At a Glance

Description

An excellent site for new study into the "white trash" demographic.

Producer
Angel Price, American Studies Group, University of Virginia

White Trash: The Construction of an American Scapegoat

This site, created by a graduate student at the University of Virginia, provides a useful introductory and historical overview for the persistent stereotype of "poor white trash," a subject not unknown but surely under-studied. An 8,000-word essay, divided into five sections—"media," "religion," "race," "lifestyle" and "work"—forms the core of the site, though readers will find a handful of illustrations and pictures in each section. "Media" is best developed and most interesting.
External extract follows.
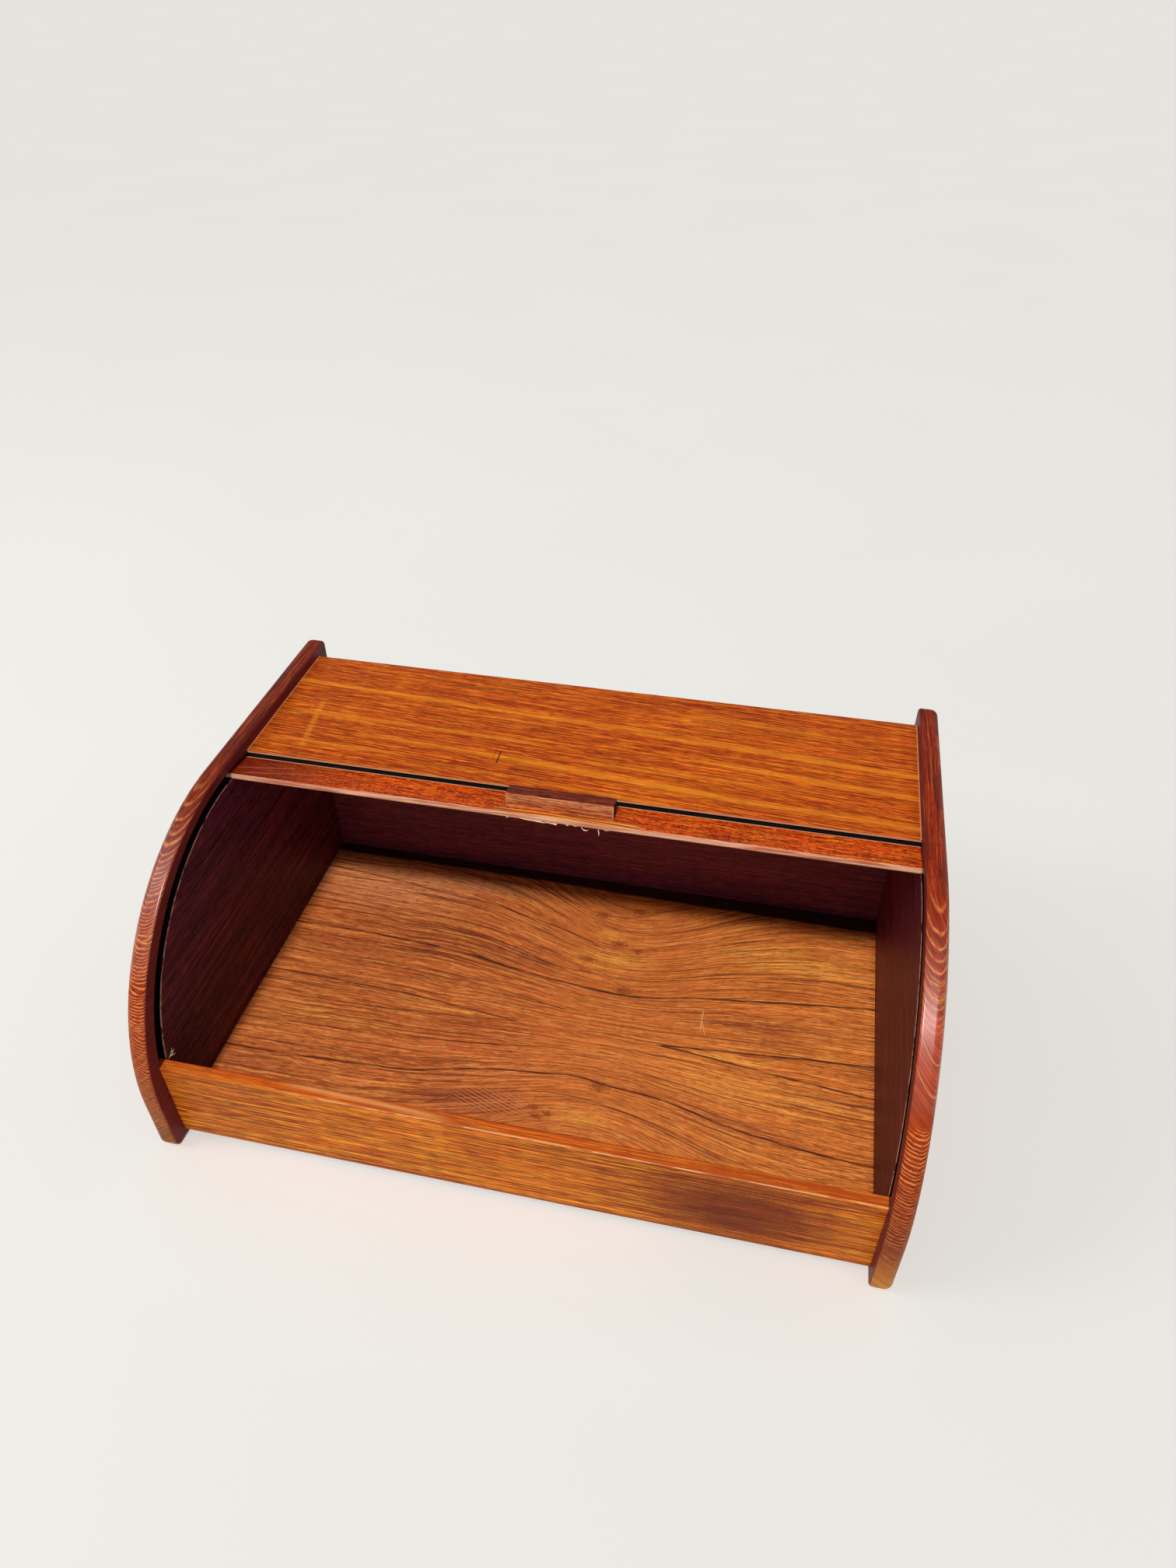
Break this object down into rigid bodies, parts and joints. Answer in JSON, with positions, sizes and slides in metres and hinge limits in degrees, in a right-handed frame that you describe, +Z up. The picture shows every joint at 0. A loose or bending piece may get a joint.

There author Angel Price has written about "Lil'Abner" and other comic strips, television programs such as the "Dukes of Hazzard," and works of literature that have both fostered and refuted images of poor white men and women. A handful of primary documents are also presented here, including brief selections by 19th-century humorists Augustus Longstreet and Simon Suggs. Readers will find, too, the full text of historian Henry Nash Smith's classic book, Virgin Land: The American West as Symbol and Myth. The background text, which draws from 29 scholarly and popular sources, is uneven yet generally reliable, particularly useful for students unacquainted with the topic. The site is somewhat difficult to read, owing to a dark navigating bar at the bottom.